Exercise
Write out exactly the lines from the line with "Recreate this object" through the line with "and then raised.", including both, and nothing more.

::: Dataset records

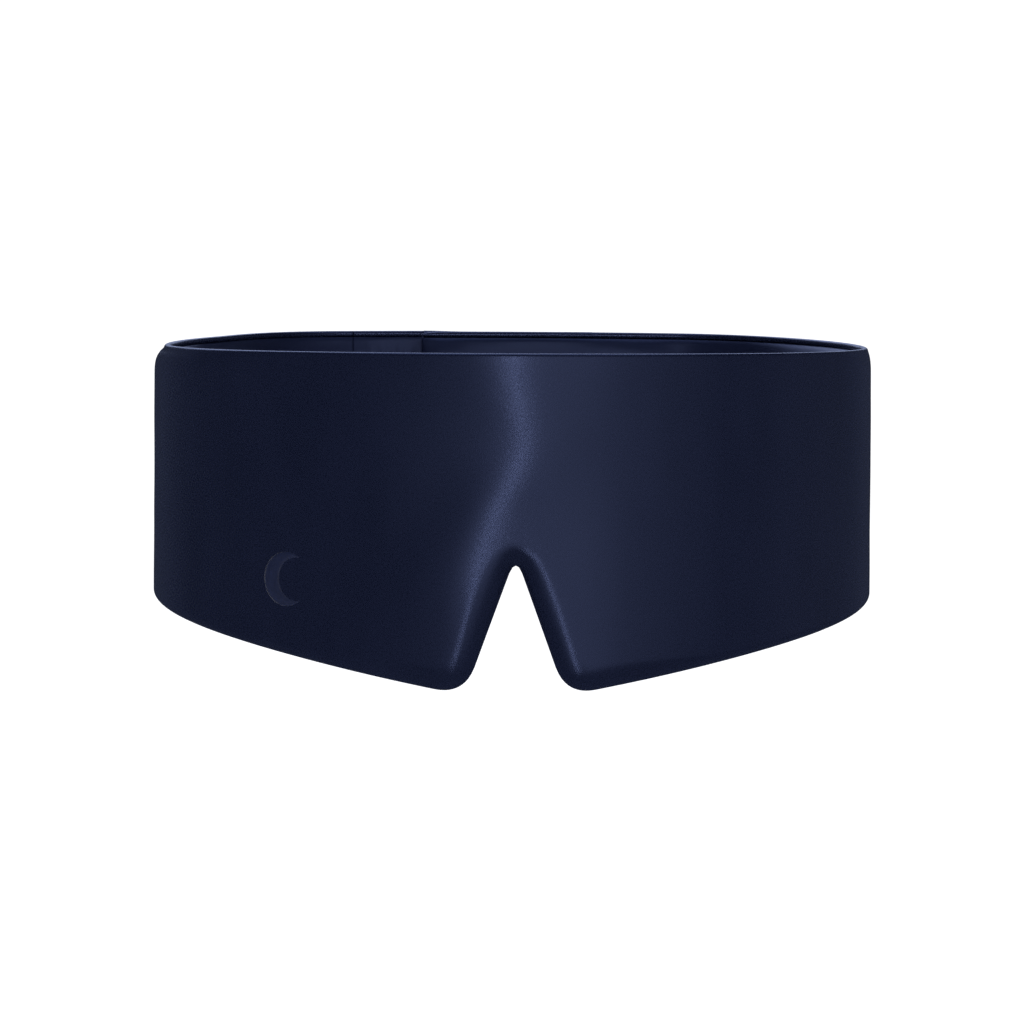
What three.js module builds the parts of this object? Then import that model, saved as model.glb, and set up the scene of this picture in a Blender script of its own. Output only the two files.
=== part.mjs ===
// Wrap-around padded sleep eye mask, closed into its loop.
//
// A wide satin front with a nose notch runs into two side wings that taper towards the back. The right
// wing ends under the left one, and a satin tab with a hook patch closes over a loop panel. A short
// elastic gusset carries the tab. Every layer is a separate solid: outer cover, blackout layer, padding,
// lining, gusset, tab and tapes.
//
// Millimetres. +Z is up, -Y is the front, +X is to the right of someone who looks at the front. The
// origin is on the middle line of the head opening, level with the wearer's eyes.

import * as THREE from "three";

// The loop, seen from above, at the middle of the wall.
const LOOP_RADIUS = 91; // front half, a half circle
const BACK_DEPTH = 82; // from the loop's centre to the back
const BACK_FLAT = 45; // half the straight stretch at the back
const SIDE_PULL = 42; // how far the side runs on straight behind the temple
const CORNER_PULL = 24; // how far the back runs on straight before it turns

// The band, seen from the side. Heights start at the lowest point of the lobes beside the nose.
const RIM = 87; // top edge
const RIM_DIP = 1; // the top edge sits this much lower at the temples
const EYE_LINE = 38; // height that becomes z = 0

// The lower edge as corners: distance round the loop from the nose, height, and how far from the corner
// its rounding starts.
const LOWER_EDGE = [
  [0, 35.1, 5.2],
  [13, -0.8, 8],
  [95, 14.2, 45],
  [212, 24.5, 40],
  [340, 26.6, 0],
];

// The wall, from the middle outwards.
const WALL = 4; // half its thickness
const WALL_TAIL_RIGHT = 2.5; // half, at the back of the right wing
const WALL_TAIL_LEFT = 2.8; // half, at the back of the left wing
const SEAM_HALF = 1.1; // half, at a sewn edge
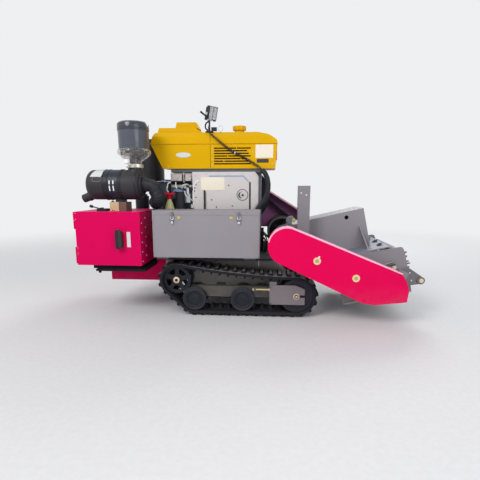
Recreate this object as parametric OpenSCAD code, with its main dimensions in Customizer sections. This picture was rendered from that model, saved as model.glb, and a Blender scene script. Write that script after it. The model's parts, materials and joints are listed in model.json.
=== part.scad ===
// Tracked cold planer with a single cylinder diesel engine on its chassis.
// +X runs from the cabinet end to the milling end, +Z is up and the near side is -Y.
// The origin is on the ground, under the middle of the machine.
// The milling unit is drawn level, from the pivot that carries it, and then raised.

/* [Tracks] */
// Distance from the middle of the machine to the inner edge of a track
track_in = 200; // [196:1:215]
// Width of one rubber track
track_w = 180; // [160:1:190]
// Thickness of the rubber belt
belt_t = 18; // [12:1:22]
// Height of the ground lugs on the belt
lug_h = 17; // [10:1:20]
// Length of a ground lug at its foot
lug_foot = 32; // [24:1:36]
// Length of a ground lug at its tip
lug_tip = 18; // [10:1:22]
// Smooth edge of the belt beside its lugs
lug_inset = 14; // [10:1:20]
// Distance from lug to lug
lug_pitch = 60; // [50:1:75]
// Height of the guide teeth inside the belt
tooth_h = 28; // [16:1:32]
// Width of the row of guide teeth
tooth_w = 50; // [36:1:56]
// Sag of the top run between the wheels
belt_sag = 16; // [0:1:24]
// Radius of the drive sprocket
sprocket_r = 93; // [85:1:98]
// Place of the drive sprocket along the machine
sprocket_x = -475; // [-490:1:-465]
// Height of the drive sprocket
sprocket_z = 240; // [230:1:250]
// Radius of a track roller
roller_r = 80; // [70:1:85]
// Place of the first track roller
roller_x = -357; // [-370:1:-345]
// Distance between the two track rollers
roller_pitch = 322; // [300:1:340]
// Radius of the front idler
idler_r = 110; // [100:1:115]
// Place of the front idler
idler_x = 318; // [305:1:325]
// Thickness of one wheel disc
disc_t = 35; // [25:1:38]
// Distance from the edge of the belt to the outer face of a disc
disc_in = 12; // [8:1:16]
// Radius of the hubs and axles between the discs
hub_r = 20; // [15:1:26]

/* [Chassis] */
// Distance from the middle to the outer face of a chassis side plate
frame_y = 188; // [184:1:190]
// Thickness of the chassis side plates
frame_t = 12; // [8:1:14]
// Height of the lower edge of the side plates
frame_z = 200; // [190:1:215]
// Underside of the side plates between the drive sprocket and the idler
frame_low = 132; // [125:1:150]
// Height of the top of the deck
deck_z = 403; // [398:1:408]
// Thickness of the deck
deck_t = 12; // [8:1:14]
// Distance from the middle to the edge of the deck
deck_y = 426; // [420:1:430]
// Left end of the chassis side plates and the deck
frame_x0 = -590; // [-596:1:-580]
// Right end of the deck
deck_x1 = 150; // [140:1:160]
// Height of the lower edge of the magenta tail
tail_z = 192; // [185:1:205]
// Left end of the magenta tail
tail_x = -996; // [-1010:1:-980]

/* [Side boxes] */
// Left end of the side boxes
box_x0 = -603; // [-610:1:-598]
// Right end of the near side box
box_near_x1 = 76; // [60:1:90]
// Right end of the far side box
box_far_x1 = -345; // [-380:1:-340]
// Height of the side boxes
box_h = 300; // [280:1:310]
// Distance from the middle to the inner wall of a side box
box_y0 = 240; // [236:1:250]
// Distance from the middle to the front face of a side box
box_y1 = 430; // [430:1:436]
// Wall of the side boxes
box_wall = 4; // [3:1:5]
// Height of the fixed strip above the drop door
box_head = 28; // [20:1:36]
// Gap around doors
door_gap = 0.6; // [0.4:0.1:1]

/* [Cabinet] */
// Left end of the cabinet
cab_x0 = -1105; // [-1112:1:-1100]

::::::

Output below
Recreate this object as parametric OpenSCAD code, with its main dimensions in Customizer sections. This picture was rendered from that model, saved as model.glb, and a Blender scene script. Write that script after it. The model's parts, materials and joints are listed in model.json.
=== part.scad ===
// Tracked cold planer with a single cylinder diesel engine on its chassis.
// +X runs from the cabinet end to the milling end, +Z is up and the near side is -Y.
// The origin is on the ground, under the middle of the machine.
// The milling unit is drawn level, from the pivot that carries it, and then raised.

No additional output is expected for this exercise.